Gazeteci Abidin Dino

Yirmili yaşının başında, haber peşinde koşan genç bir gazetecidir. Perapalas’ta bir gece haber avındadır. Birden otelin üst kattaki koridorlarında yalınayak, don-gömlek dolaşan bir Fransız ile burun buruna gelir. Bu, o sırada Türkiye’yi ziyaret etmekte olan Fransız elçisi Henriot’tur.

Fransız konuğun banyosunun musluklarından biri çalışmadığı için tamirci aradığı anlaşılacaktır.

Genç gazeteci ise 1930’lu yılların başında hayatını hem karikatür çizerek hem gazetecilik yaparak kazanan Abidin Dino’dur.

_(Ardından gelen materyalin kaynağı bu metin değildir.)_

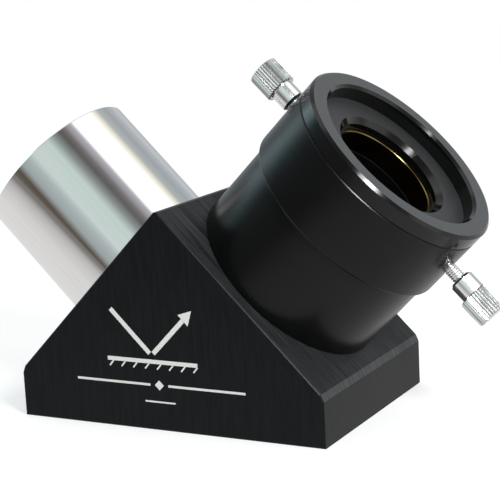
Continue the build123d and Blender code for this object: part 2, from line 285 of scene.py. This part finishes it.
def black_oxide():
    """Blackened steel of the small screws."""
    s = Surface("black_oxide_steel", Metallic=1.0)
    grain = s.noise(s.stretched((1200, 1200, 1200)), detail=4)
    s.set("Base Color", s.mix(grain, grey(0.03), grey(0.09)))
    s.set("Roughness", s.spread(grain, 0.3, 0.7, 0.3, 0.5))
    s.bump(grain, 0.01 * MM, 0.3)
    return s.material


def matt_baffle():
    """Matt black paint of the light stop."""
    s = Surface("matt_baffle_paint", Specular_IOR_Level=0.3)
    grain = s.noise(s.stretched((2500, 2500, 2500)), detail=3)
    s.set("Base Color", s.mix(grain, grey(0.006), grey(0.016)))
    s.set("Roughness", s.spread(grain, 0.3, 0.7, 0.6, 0.8))
    s.bump(grain, 0.02 * MM, 0.5)
    return s.material


def printing_ink():
    """Pale screen-printed ink."""
    s = Surface("pale_printing_ink", Specular_IOR_Level=0.3)
    speckle = s.noise(s.stretched((3500, 3500, 3500)), detail=3)
    s.set("Base Color", s.mix(speckle, grey(0.58, 0.02), grey(0.74, 0.02)))
    s.set("Roughness", s.spread(speckle, 0.3, 0.7, 0.5, 0.65))
    s.bump(speckle, 0.01 * MM, 0.3)
    return s.material


def dress(material, *names):
    """Gives the material to every slot of the named CAD nodes."""
    for name in names:
        for slot in NODES[name].material_slots:
            slot.link = "OBJECT"
            slot.material = material


dress(brushed_black(), "housing_body", "base_plate")
dress(turned_black("satin_black_anodised", 0.22, 0.2, 0.3), "holder_tube", "holder_collar")
dress(turned_black("gloss_black_anodised", 0.35, 0.08, 0.16), "adapter_body")
dress(polished_barrel(), "nosepiece_barrel")
dress(matt_baffle(), "nosepiece_baffle")
for side in ("upper", "lower"):
    dress(plated(side + "_screw_plating", hinge(side + "_knob_turn")),
          side + "_thumbscrew_knob", side + "_thumbscrew_shank")
dress(brass(), "compression_ring_2in", "compression_ring_1p25in")
dress(mirror_glass(), "mirror_glass")
soft_pieces = [name for name in NODES if name.startswith(("mirror_pad_", "mirror_edge_spacer_"))]
dress(silicone(), *soft_pieces)
dress(black_oxide(), "base_plate_screws", "nosepiece_lock_screw", "holder_lock_screw")

# --- Printed marks: a folded light path over a hatched mirror, and plain rules ----------------------
INK_HEIGHT = 0.04 * MM


def solid(name, mesh, material):
    """An object made from a bmesh, with one material."""
    data = bpy.data.meshes.new(name)
    mesh.to_mesh(data)
    mesh.free()
    data.materials.append(material)
    return bpy.data.objects.new(name, data)


def printed(name, outlines, ink):
    """Flat marks on the front face: each outline is a list of X, Z points in millimetres."""
    mesh = bmesh.new()
    for points in outlines:
        low = [mesh.verts.new((x * MM, FRONT_Y, z * MM)) for x, z in points]
        high = [mesh.verts.new((x * MM, FRONT_Y - INK_HEIGHT, z * MM)) for x, z in points]
        mesh.faces.new(high)
        mesh.faces.new(list(reversed(low)))
        for i in range(len(points)):
            j = (i + 1) % len(points)
            mesh.faces.new((low[i], low[j], high[j], high[i]))
    bmesh.ops.recalc_face_normals(mesh, faces=mesh.faces)
    piece = solid(name, mesh, ink)
    bpy.context.scene.collection.objects.link(piece)
    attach(piece, "root")


def bar(start, end, width):
    """Corners of a straight bar between two points."""
    a, b = Vector(start), Vector(end)
    side = (b - a).normalized().orthogonal() * width / 2
    return [tuple(a + side), tuple(a - side), tuple(b - side), tuple(b + side)]


def arrow(tip, towards, length, width):
    """Corners of an arrowhead whose tip is at a point."""
    direction = Vector(towards).normalized()
    side = direction.orthogonal() * width / 2
    back = Vector(tip) - direction * length
    return [tuple(tip), tuple(back + side), tuple(back - side)]


ink = printing_ink()

ICON_X, ICON_Z, ICON_HALF = -4, 21, 15
RAY_IN, RAY_OUT, RAY_LIFT = 13, 11, 1.2
RAY_WIDTH, RAY_GAP, ARROW_REACH, ARROW_LENGTH, ARROW_WIDTH = 1.4, 0.6, 14, 4.2, 4.4
SURFACE_WIDTH, SURFACE_DROP = 1.2, 0.6
HATCH_STEP, HATCH_WIDTH, HATCH_TOP, HATCH_FOOT, HATCH_SLANT = 4, 0.45, 1.2, 2.8, 1.4
icon_foot = Vector((ICON_X, ICON_Z + RAY_LIFT))
icon = [
    bar(icon_foot + Vector((-RAY_IN, RAY_IN)), icon_foot + Vector((-RAY_GAP, RAY_GAP)), RAY_WIDTH),
    bar(icon_foot + Vector((RAY_GAP, RAY_GAP)), icon_foot + Vector((RAY_OUT, RAY_OUT)), RAY_WIDTH),
    arrow(icon_foot + Vector((ARROW_REACH, ARROW_REACH)), (1, 1), ARROW_LENGTH, ARROW_WIDTH),
    bar((ICON_X - ICON_HALF, ICON_Z - SURFACE_DROP), (ICON_X + ICON_HALF, ICON_Z - SURFACE_DROP),
        SURFACE_WIDTH),
]
for x in range(ICON_X - RAY_IN, ICON_X + ICON_HALF + 1, HATCH_STEP):
    icon.append(bar((x, ICON_Z - HATCH_TOP), (x - HATCH_SLANT, ICON_Z - HATCH_FOOT), HATCH_WIDTH))
printed("print_light_path", icon, ink)

RULE_X, RULE_Z, RULE_HALF, RULE_GAP, RULE_WIDTH, DIAMOND = -2, 13.5, 28, 3, 0.7, 1.5
SHORT_BAR_HALF, SHORT_BAR_DROP, SHORT_BAR_WIDTH = 5, 5, 0.5
rules = [
    bar((RULE_X - RULE_HALF, RULE_Z), (RULE_X - RULE_GAP, RULE_Z), RULE_WIDTH),
    bar((RULE_X + RULE_GAP, RULE_Z), (RULE_X + RULE_HALF, RULE_Z), RULE_WIDTH),
    [(RULE_X - DIAMOND, RULE_Z), (RULE_X, RULE_Z - DIAMOND),
     (RULE_X + DIAMOND, RULE_Z), (RULE_X, RULE_Z + DIAMOND)],
    bar((RULE_X - SHORT_BAR_HALF, RULE_Z - SHORT_BAR_DROP),
        (RULE_X + SHORT_BAR_HALF, RULE_Z - SHORT_BAR_DROP), SHORT_BAR_WIDTH),
]
printed("print_rules", rules, ink)

# --- Studio ---------------------------------------------------------------------------------------------
FLOOR_RADIUS = 1.1
FADE_START, FADE_END = 0.15, 0.6
FLAG_DARK_Y, FLAG_PALE_Y, FLAG_DROP = -0.45, -0.06, 0.1 * MM


def disc(name, material):
    """A flat round piece, as large as the floor."""
    mesh = bmesh.new()
    bmesh.ops.create_circle(mesh, cap_ends=True, radius=FLOOR_RADIUS, segments=96)
    return solid(name, mesh, material)


def studio_floor():
    """A pale round floor that fades into the white background."""
    s = Surface("studio_floor", Roughness=0.9, Specular_IOR_Level=0.1, Emission_Color=grey(1.0))
    distance = s.vector("LENGTH", s.place)
    s.set("Base Color", s.mix(s.spread(distance, FADE_START, FADE_END), grey(0.6), grey(0.0)))
    s.set("Emission Strength", s.spread(distance, FADE_START, FADE_END, 0.55, 1.0))
    floor = disc("studio_floor", s.material)
    bpy.context.scene.collection.objects.link(floor)
    floor.visible_glossy = False


def only_reflected(card):
    """Adds a card to the scene that nothing but reflections can see."""
    for ray in ("camera", "diffuse", "transmission", "volume_scatter", "shadow"):
        setattr(card, "visible_" + ray, False)
    bpy.context.scene.collection.objects.link(card)


def highlight_card(place, aim, width, height, strength):
    """A bright card that only reflections see, for the lit chamfers of the holder."""
    mesh = bmesh.new()
    corners = [(-width, -height, 0), (width, -height, 0), (width, height, 0), (-width, height, 0)]
    mesh.faces.new([mesh.verts.new(Vector(corner) / 2) for corner in corners])
    s = Surface("highlight_card", Emission_Strength=strength, Emission_Color=grey(1.0),
                Base_Color=grey(0.0))
    card = solid("highlight_card", mesh, s.material)
    card.location = place
    card.rotation_euler = (Vector(aim) - Vector(place)).to_track_quat("Z", "Y").to_euler()
    only_reflected(card)


def floor_flag():
    """A cloth on the floor that only reflections see: pale behind the object, dark in front of it."""
    s = Surface("floor_flag", Roughness=1.0, Specular_IOR_Level=0.0, Base_Color=grey(0.0),
                Emission_Strength=1.0)
    depth = s.node("ShaderNodeSeparateXYZ", (s.place,)).outputs["Y"]
    s.set("Emission Color", s.mix(s.spread(depth, FLAG_DARK_Y, FLAG_PALE_Y), grey(0.22, 0.05),
                                  grey(0.80, 0.005)))
    flag = disc("floor_flag", s.material)
    flag.location.z = -FLAG_DROP
    only_reflected(flag)


def studio_world():
    """Soft studio surroundings: pale walls with darker gaps between the lit panels."""
    # Angle in degrees about the nosepiece axis, from the front towards the eyepiece, and the colour there.
    bands = [
        (-180, (0.55, 0.58, 0.60)), (-140, (0.40, 0.45, 0.48)), (-120, (1.5, 1.95, 2.05)),
        (-98, (1.3, 1.8, 1.9)), (-84, (0.6, 0.9, 1.0)), (-66, (0.25, 0.33, 0.36)), (-35, (0.17, 0.18, 0.17)),
        (-17, (0.11, 0.085, 0.06)), (-8, (0.38, 0.43, 0.44)), (6, (0.48, 0.55, 0.56)),
        (15, (0.68, 0.77, 0.75)), (40, (0.62, 0.74, 0.71)), (52, (0.28, 0.31, 0.30)),
        (62, (0.10, 0.10, 0.10)), (70, (0.20, 0.175, 0.17)), (76, (0.38, 0.385, 0.42)),
        (82, (0.50, 0.50, 0.55)), (85, (1.3, 1.3, 1.3)), (117, (1.3, 1.3, 1.3)),
        (125, (1.0, 0.95, 0.80)), (133, (0.50, 0.54, 0.53)), (150, (0.40, 0.43, 0.46)),
        (180, (0.62, 0.65, 0.68)),
    ]
    world = bpy.data.worlds.new("studio")
    bpy.context.scene.world = world
    world.use_nodes = True
    tree = world.node_tree
    tree.nodes.clear()
    make, link = tree.nodes.new, tree.links.new

    def op(kind, operation, *inputs):
        made = make(kind)
        made.operation = operation
        for index, value in enumerate(inputs):
            plug(tree, made.inputs[index], value)
        return made

    direction = make("ShaderNodeTexCoord").outputs["Generated"]
    up = op("ShaderNodeVectorMath", "DOT_PRODUCT", direction, tuple(EYE)).outputs["Value"]
    front = op("ShaderNodeVectorMath", "DOT_PRODUCT", direction, tuple(-ACROSS)).outputs["Value"]
    angle = op("ShaderNodeMath", "ARCTAN2", up, front).outputs[0]
    turn = op("ShaderNodeMath", "MULTIPLY_ADD", angle, 0.5 / math.pi, 0.5).outputs[0]
    ramp = make("ShaderNodeValToRGB")
    link(turn, ramp.inputs["Fac"])
    elements = ramp.color_ramp.elements
    while len(elements) < len(bands):
        elements.new(0.5)
    for element, (degrees, colour) in zip(elements, bands):
        element.position = degrees / 360 + 0.5
        element.color = (*colour, 1)
    reflected = make("ShaderNodeBackground")
    link(ramp.outputs["Color"], reflected.inputs["Color"])
    seen = make("ShaderNodeBackground")
    seen.inputs["Color"].default_value = grey(1.0)
    choose = make("ShaderNodeMixShader")
    link(make("ShaderNodeLightPath").outputs["Is Camera Ray"], choose.inputs["Fac"])
    link(reflected.outputs[0], choose.inputs[1])
    link(seen.outputs[0], choose.inputs[2])
    link(choose.outputs[0], make("ShaderNodeOutputWorld").inputs["Surface"])


def softbox(name, place, aim, size, power):
    """A square area light that faces a point."""
    lamp = bpy.data.lights.new(name, "AREA")
    lamp.size, lamp.energy = size, power
    stand = bpy.data.objects.new(name, lamp)
    stand.location = place
    stand.rotation_euler = (Vector(aim) - Vector(place)).to_track_quat("-Z", "Y").to_euler()
    bpy.context.scene.collection.objects.link(stand)


def camera():
    """The viewpoint: turned about the object, slightly above it, with a slight roll."""
    azimuth, elevation, roll = math.radians(28.46), math.radians(11.19), math.radians(-2.97)
    distance, aim = 0.4836, Vector((0.0044, 0.0123, 0.0441))
    forward = Vector((-math.sin(azimuth) * math.cos(elevation),
                      math.cos(azimuth) * math.cos(elevation), -math.sin(elevation)))
    level_up = (Vector((0, 0, 1)) - forward * forward.z).normalized()
    level_right = forward.cross(level_up)
    right = level_right * math.cos(roll) + level_up * math.sin(roll)
    up = level_up * math.cos(roll) - level_right * math.sin(roll)
    data = bpy.data.cameras.new("camera")
    data.sensor_width, data.lens = 36, 113.64
    data.clip_start, data.clip_end = 0.01, 20
    eye = bpy.data.objects.new("camera", data)
    basis = Matrix((right, up, -forward)).transposed().to_4x4()
    eye.matrix_world = Matrix.Translation(aim - forward * distance) @ basis
    bpy.context.scene.collection.objects.link(eye)
    bpy.context.scene.camera = eye


studio_floor()
floor_flag()
highlight_card((0.55, -0.38, 0.50), (0.05, 0, 0.08), width=0.24, height=0.3, strength=20)
studio_world()
softbox("key_softbox", (0.49, -0.33, 0.44), (0.04, 0, 0.06), size=0.14, power=3)
camera()
bpy.context.scene.view_settings.view_transform = "Standard"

O yıllarda Dino’nun bir başka uğraşısı İstanbul Boğazı’nı Avrupa’dan Asya’ya, Asya’dan Avrupa’ya yüzerek geçmesidir.

Gazetecilik yaşamında da ilginç kişilerle tanışacaktır.

Örneğin bunlardan biri, İstanbul’a bir konferans vermek için gelen ünlü İtalyan fütüristi, şair, romancı, oyun yazarı ve yayın yönetmeni faşist Filippo Tommaso Marinetti’dir.
Bir başkası, o sıralarda Marcel Proust üzerine önemli bir kitap yayımlamış Leon Perquin’dir.

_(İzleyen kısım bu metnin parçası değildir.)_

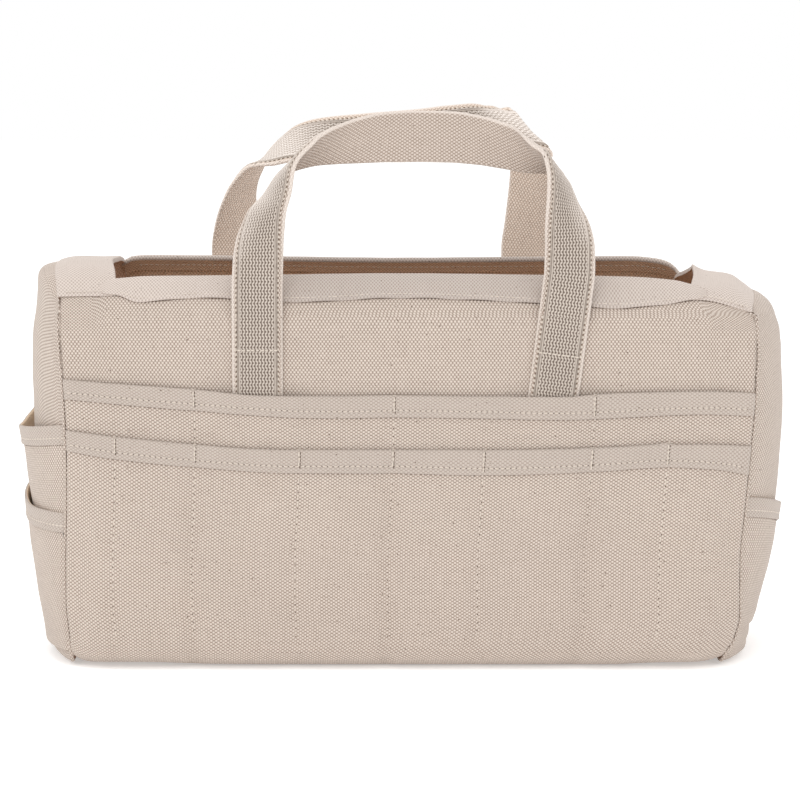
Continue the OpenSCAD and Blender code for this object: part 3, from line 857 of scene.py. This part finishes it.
class PocketPanel:
    """One hemmed panel across the front or the back, with its layer's depth and the seams between its pockets."""

    # How far a lower panel turns in under the bag, in degrees, and the depth that it turns about
    TURN_UNDER = 80
    TURN_CENTRE_Y = 74.0

    def __init__(self, side, tier):
        self.side = side
        self.upper = tier == "upper"
        self.gap = upper_in_y - wall_y if self.upper else lower_in_y - upper_in_y - CANVAS_T
        self.below = None if self.upper else PocketPanel(side, "upper")
        self.dividers = UPPER_DIVIDERS if self.upper else LOWER_DIVIDERS
        self.mouth_z = (upper_high if self.upper else lower_high)[2]
        self.top_line = UPPER_TOP if self.upper else LOWER_TOP
        self.foot_line = UPPER_FOOT if self.upper else LOWER_FOOT

    def view_x(self, x):
        """The back is cut as the front is, so it mirrors it."""
        return x if self.side == FRONT else -x

    def top(self, x):
        return self.mouth_z + self.top_line(self.view_x(x))

    def foot(self, x):
        return self.mouth_z + self.foot_line(self.view_x(x))

    def stand(self, x, z):
        """Depth of the panel's inner face: slack over its height, close to what it lies on at its mouth and seams."""
        share = (x - NOMINAL_LEFT) / LENGTH
        edge = np.minimum(share, 1 - share) * LENGTH
        closed = smooth(z, self.mouth_z - 60, self.mouth_z - 6)
        mouth_gap = 0.9
        if self.upper:
            over_strap = 0
            for strap in STRAP_FEET[self.side]:
                over_strap = over_strap + smooth(36 - np.abs(x - strap), 0, 18)
            mouth_gap = 1.3 + (STRAP_T + WEBBING_T - 1.0) * over_strap
            under = wall_y + wall_swell(x, z, self.side) - roll(edge, EDGE_ROLL)
        else:
            under = self.below.stand(x, z) + CANVAS_T
        gap = self.gap + (mouth_gap - self.gap) * closed
        pinch = 0
        for divider in self.dividers:
            pinch = pinch + bell(self.view_x(x), divider, 5.5)
        return under + 0.05 + gap * smooth(edge, -2, 26) * (1 - 0.28 * pinch)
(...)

Bir önemlisi de dünyanın en velut yazarı bilinen George Simenon’dur.

Simenon yeni bir evlilik yapmıştır. İstanbul Boğazı’nda, Kandilli’de Polonyalı kont Ostrorog’un görkemli yalısında kalmaktadır.

Simenon’un İstanbul’da geçen bir polisiye roman yazacağı düşünülerek romana uygun durumlar yaratılır.

Uyduruk bir esrar tekkesine götürülür, özel bir esrar partisi, polis baskını düzenlenir.

Sonuçta, Dino’nun pek de başarılı bulmadığı “Evenos’un Müşterilerinden Biri” romanını kaleme alacaktır.



Roman daha sonra Türkçeye çevrilecek, Türk-Fransız-Alman yapımı, İstanbul’da geçen Philippe Venault’un yönettiği bir film olarak sinemaya da uyarlanacaktır.

Türk komünistlerinin belleği ve belgeliği Rasih Nuri İleri’ye göre Abidin Dino’nun yaşamında da gariplikler vardır.

Örneğin “Gerilla” resimlerinin başına gelenler bunlardan biridir.

Dino, “Gerilla” resimlerini Amerika’ya götürmek üzere Ayasofya Müzesi’ni restore eden Whitimore’a vermiştir.
Resimlerden yıllarca ses çıkmaz.

Yıllar sonra, resimlerden kesinkes ümit kesildiği bir sırada Aliye Berger, Rasih Nuri’ye bir mektup yollar.

O sıralarda, Surp Agop’daki Şakir Paşa Apartmanı işhanına dönüştürülmek üzere müteahhide verilmiş ve apartmanın tavanarası odalarında bir resim rulosu bulunmuştur.
Bu rulo, otuz-kırk yıl önce Whitimore’a teslim edilen resimlerdir.

Whitimore, uçağa binecekken resimleri götürmeyi sakıncalı bulmuş ve Fahrünnisa Hanım’a teslim etmiş, Fahrünnisa ise ruloyu apartmanın tavanarasına bırakmıştır.

Rasih Nuri, büyük bir sevinçle Abidin’e müjdeyi verir.

Fakat Dino bunu önemsemeyecek, sonunda “Resimler sende kalsın, ne yaparsan yap!” diyecektir.

Abidin Dino Adana’da sürgünken bir de oyun yazacaktır: “Kel”…

Bu, onun ilk kitabıdır.

Kitap basılır basılmaz Bakanlar Kurulu kararıyla toplatılır.

Akıbetini de Dino şöyle açıklayacaktır:

“Kel ne oldu? Hiçbir şey. Yeni bir baskısı da yapılmadı. Toplatılan baskıdan elde belki sekiz-on tane kalmıştır, ama bilmiyorum hangi ellerde?”

“Kel”, Rasih Nuri’nin arşivinde olabilir mi?